Adrien Richburg was already dressed for practice as a middle hitter on the Baylor women’s volleyball team when she left Midway High School and stopped in at the Learning Resource Center in the School of Education (SOE). It was a typical, multi-tasking day for the SOE senior as she serves her yearlong student-teaching internship. She works Monday through Thursday as a full-time teacher of freshman biology with mentor teacher Julie Beth Moore, a Baylor alumna and master’s graduate of Baylor SOE.
While juggling the schedule of an education major with that of an NCAA athlete is challenging, Richburg wouldn’t have it any other way. “The biggest challenge I’ve faced is having to balance my time between student teaching, practice, weights and games,” she said. “That can be tough, but it’s worth it.”
And she is finding success on both fronts — in November, she was named to the Academic All-Big 12 Volleyball Team on the first team. To qualify, student-athletes must maintain a 3.0 GPA and participated in 60 percent of games. Richburg was one of only eight Big 12 student-athletes who were three-time first-team honorees.
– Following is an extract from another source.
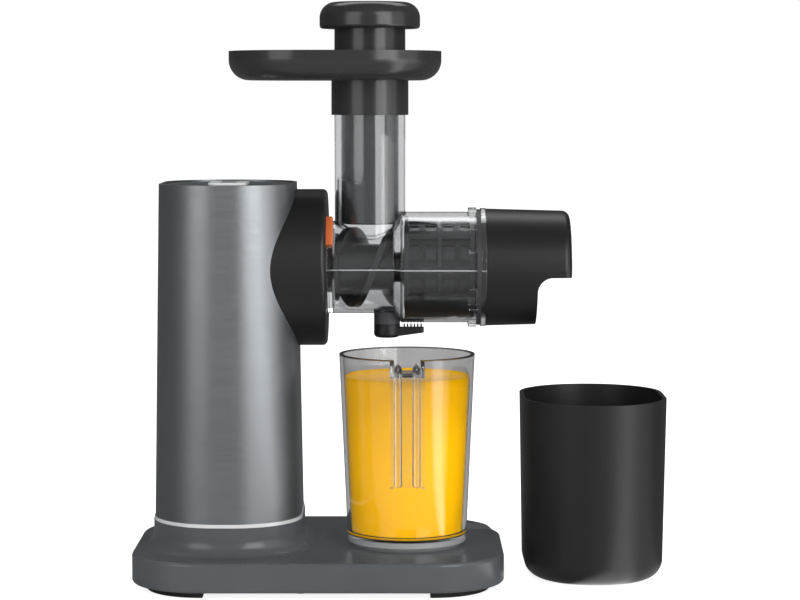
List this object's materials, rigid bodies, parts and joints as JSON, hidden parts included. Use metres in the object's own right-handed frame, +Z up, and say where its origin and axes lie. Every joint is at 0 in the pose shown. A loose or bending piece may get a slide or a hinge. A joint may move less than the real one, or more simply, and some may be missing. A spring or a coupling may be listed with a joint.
{
  "type": "cold press juicer",
  "caption": "Horizontal slow juicer: tower with geared motor on a base, clear auger drum with chute, tray and pusher, juice jug and separate pulp container.",
  "frame": {"origin": "on the counter, under the middle of the whole set's outline, with the pulp container in its place beside the base", "axes": "+X from the tower towards the pulp container along the auger, +Y towards the back, +Z up"},
  "size_m": [0.3442, 0.178, 0.3729],
  "materials": {
    "base_plastic": "fine matte texture, dark grey",
    "tower_metal": "brushed, slate grey",
    "trim_metal": "polished",
    "hub_plastic": "satin black",
    "orange_plastic": "satin orange",
    "clear_plastic": "clear, slightly smoky",
    "jug_clear": "clear",
    "black_plastic": "satin black",
    "container_plastic": "fine matte black",
    "tray_plastic": "satin dark grey",
    "white_plastic": "satin white",
    "button_plastic": "matte grey",
    "auger_plastic": "satin dark grey",
    "steel": "machined",
    "fine_steel": "etched strainer sheet",
    "cast_metal": "as cast",
    "bronze": "sintered",
    "magnet": "ferrite",
    "rubber": "matte",
    "silicone": "satin",
    "board": "solder-masked"
  },
  "bodies": {
    "base": {"base_housing": "base_plastic", "bottom_cover": "base_plastic", "base_screws": "steel", "base_feet": "rubber", "cord_grommet": "rubber", "trim_ring": "trim_metal", "tower_sleeve": "tower_metal", "top_panel": "base_plastic", "button_bezel": "white_plastic", "control_board": "board", "button_switches": "black_plastic", "drive_hub": "hub_plastic", "shaft_seal": "silicone", "output_bearing": "steel", "middle_axle": "steel", "gearbox_case": "cast_metal", "gearbox_cover": "cast_metal", "gearbox_screws": "steel", "rear_bush": "bronze", "motor_can": "steel", "motor_end_frame": "cast_metal", "motor_bushes": "bronze", "motor_magnets": "magnet", "motor_brushes": "magnet", "motor_cradle": "base_plastic"},
    "drive": {"output_gear": "steel", "drive_shaft": "steel", "auger": "auger_plastic"},
    "middle_gear": {"middle_gear": "steel"},
    "motor_rotor": {"rotor_core": "steel", "commutator": "bronze", "motor_shaft": "steel", "motor_pinion": "steel"},
    "drum": {"juicer_drum": "clear_plastic", "rear_seal": "silicone", "drum_gasket": "silicone", "spout_seal": "silicone", "filter_cage": "auger_plastic", "filter_mesh": "fine_steel"},
    "end_cap": {"end_cap": "black_plastic", "end_bush": "auger_plastic"},
    "drip_stop": {"drip_stop": "black_plastic"},
    "feed_tray": {"feed_tray": "tray_plastic"},
    "food_pusher": {"pusher_stem": "tray_plastic", "pusher_cap": "tray_plastic"},
    "start_button": {"start_button": "button_plastic"},
    "reverse_button": {"reverse_button": "button_plastic"},
    "release_button": {"release_button": "orange_plastic"},
    "juice_jug": {"juice_jug": "jug_clear"},
    "pulp_container": {"pulp_container": "container_plastic"}
  },
  "joints": [
    {"name": "drive_spin", "type": "hinge", "parent": "base", "child": "drive", "pos_m": [-0.04805, 0, 0.2019], "axis": [1, 0, 0], "continuous": true},
    {"name": "middle_gear_spin", "type": "hinge", "parent": "base", "child": "middle_gear", "pos_m": [-0.10805, 0.0042, 0.1571], "axis": [1, 0, 0], "continuous": true},
    {"name": "motor_spin", "type": "hinge", "parent": "base", "child": "motor_rotor", "pos_m": [-0.13305, 0, 0.11229], "axis": [1, 0, 0], "continuous": true},
    {"name": "drum_twist", "type": "hinge", "parent": "base", "child": "drum", "pos_m": [-0.04805, 0, 0.2019], "axis": [-1, 0, 0], "range_deg": [0, 40]},
    {"name": "cap_twist", "type": "hinge", "parent": "drum", "child": "end_cap", "pos_m": [0.05425, 0, 0.2019], "axis": [1, 0, 0], "range_deg": [0, 30]},
    {"name": "drip_stop_turn", "type": "hinge", "parent": "drum", "child": "drip_stop", "pos_m": [-0.00945, 0, 0.1592], "axis": [0, 0, -1], "range_deg": [0, 90]},
    {"name": "tray_lift", "type": "slide", "parent": "drum", "child": "feed_tray", "axis": [0, 0, 1], "range_m": [0, 0.06]},
    {"name": "pusher_lift", "type": "slide", "parent": "feed_tray", "child": "food_pusher", "axis": [0, 0, 1], "range_m": [0, 0.105]},
    {"name": "start_press", "type": "slide", "parent": "base", "child": "start_button", "axis": [0, 0, -1], "range_m": [0, 0.0015], "stiffness_N_per_m": 600, "springref_m": -0.001},
    {"name": "reverse_press", "type": "slide", "parent": "base", "child": "reverse_button", "axis": [0, 0, -1], "range_m": [0, 0.0015], "stiffness_N_per_m": 600, "springref_m": -0.001},
    {"name": "release_press", "type": "slide", "parent": "base", "child": "release_button", "axis": [-1, 0, 0], "range_m": [0, 0.003], "stiffness_N_per_m": 500, "springref_m": -0.002},
    {"name": "jug_pull", "type": "slide", "parent": "base", "child": "juice_jug", "axis": [0, -0.9903, 0.1392], "range_m": [0, 0.12]},
    {"name": "container_pull", "type": "slide", "parent": "base", "child": "pulp_container", "axis": [1, 0, 0], "range_m": [0, 0.1]}
  ],
  "couplings": [
    {"joint": "middle_gear_spin", "follows": "drive_spin", "ratio": -5},
    {"joint": "motor_spin", "follows": "drive_spin", "ratio": 25}
  ]
}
Richburg said a career in education has always been on her mind. “I’ve always wanted to be a teacher,” she said. “I’ve kind of grown up around schools, and I just love mentoring kids whether it’s teaching or coaching them.”
Both of Richburg’s parents are educators; her mom recently retired from Sachse High School in Rowlett, where Richburg attended, and her dad teaches high school and coaches football.
“I’d love to teach freshman biology, but I’ll be certified for life sciences for grades 7-12, so I can go anywhere,” Richburg said, talking about her major in Secondary Education Life Sciences.
Richburg also wants to combine coaching and teaching, much like her father. She’s coached kids ranging from fifth grade to high school seniors at several volleyball camps. “This past summer I helped out with the Midway High School volleyball camp. I’m a student teacher at Midway now, so that was cool! I got to see some of the girls I have in class,” she said.
Richburg said her experience on the court is useful in the classroom. “I use a lot of the stuff that coaches do during practice to get my kids’ attention when they’re distracted,” she said with a laugh. “I just say ‘eyeballs!’ and everyone has to look at me. It works every time.”
Richburg said she is considering staying in Waco after graduation or returning to the Dallas area. “I love the kids here,” she said of her current students. “Every day after a game, they always ask me if I won and how it went. We’re really building relationships. I didn’t expect that, but it’s really cool.”